Gurnah often allows his carefully constructed narratives to lead up to a hard-won insight. A good example is the third novel, ‘Dottie’ (1990), a portrait of a Black woman of immigrant background growing up in harsh conditions in racially charged 1950’s England, and because of her mother’s silence lacking connection with her own family history. At the same time, she feels rootless in England, the country she was born and grew up in. The novel’s protagonist attempts to create her own space and identity through books and stories; reading gives her a chance to reconstruct herself. Not least names and name changes play a central role in a novel that shows Gurnah’s deep compassion and psychological adroitness, completely without sentimentality.
In Gurnah’s treatment of the refugee experience, focus is on identity and self-image, apparent not least in ‘Admiring Silence’ (1996) and ‘By the Sea’ (2001). In both these first-person novels silence is presented as the refugee’s strategy to shield his identity from racism and prejudice, but also as a means of avoiding a collision between past and present, producing disappointment and disastrous self-deception.
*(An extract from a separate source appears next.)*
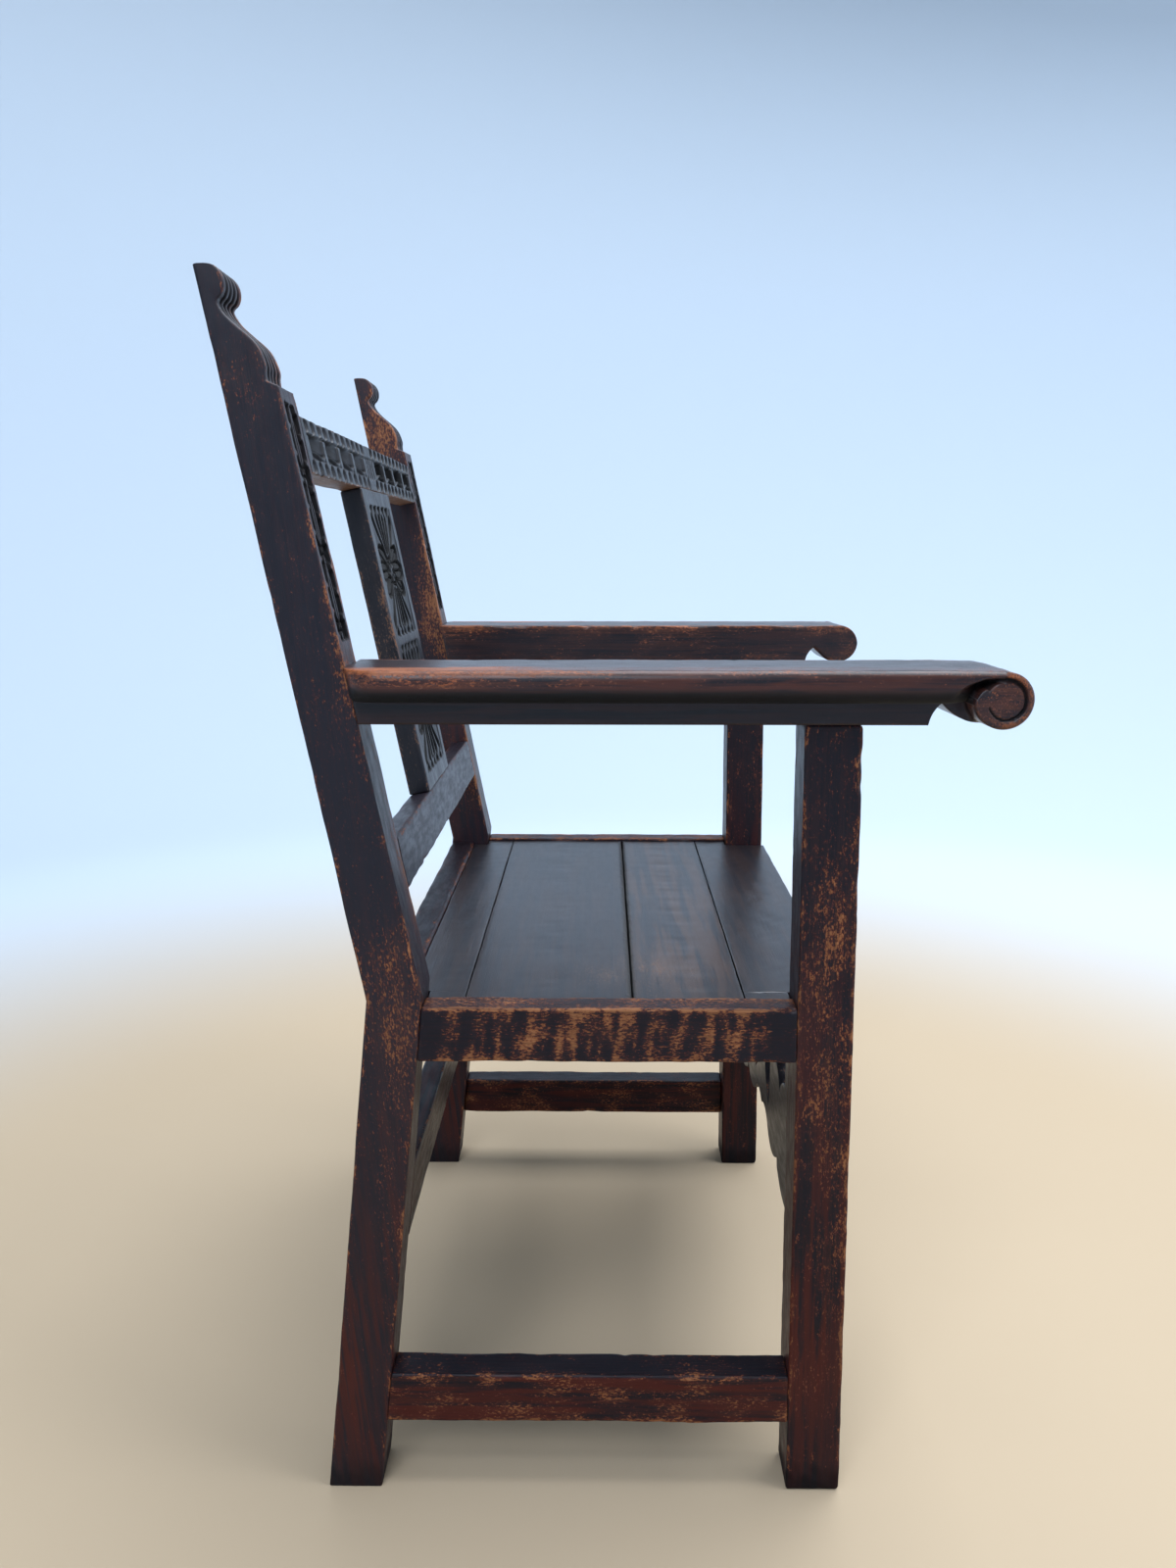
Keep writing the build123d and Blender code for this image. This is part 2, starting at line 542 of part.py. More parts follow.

Gurnah’s dedication to truth and his aversion to simplification are striking. This can make him bleak and uncompromising, at the same time as he follows the fates of individuals with great compassion and unbending commitment. His novels recoil from stereotypical descriptions and open our gaze to a culturally diversified East Africa unfamiliar to many in other parts of the world. In Gurnah’s literary universe, everything is shifting – memories, names, identities. This is probably because his project cannot reach completion in any definitive sense. An unending exploration driven by intellectual passion is present in all his books, and equally prominent now, in ‘Afterlives’ (2020), as when he began writing as a 21-year-old refugee.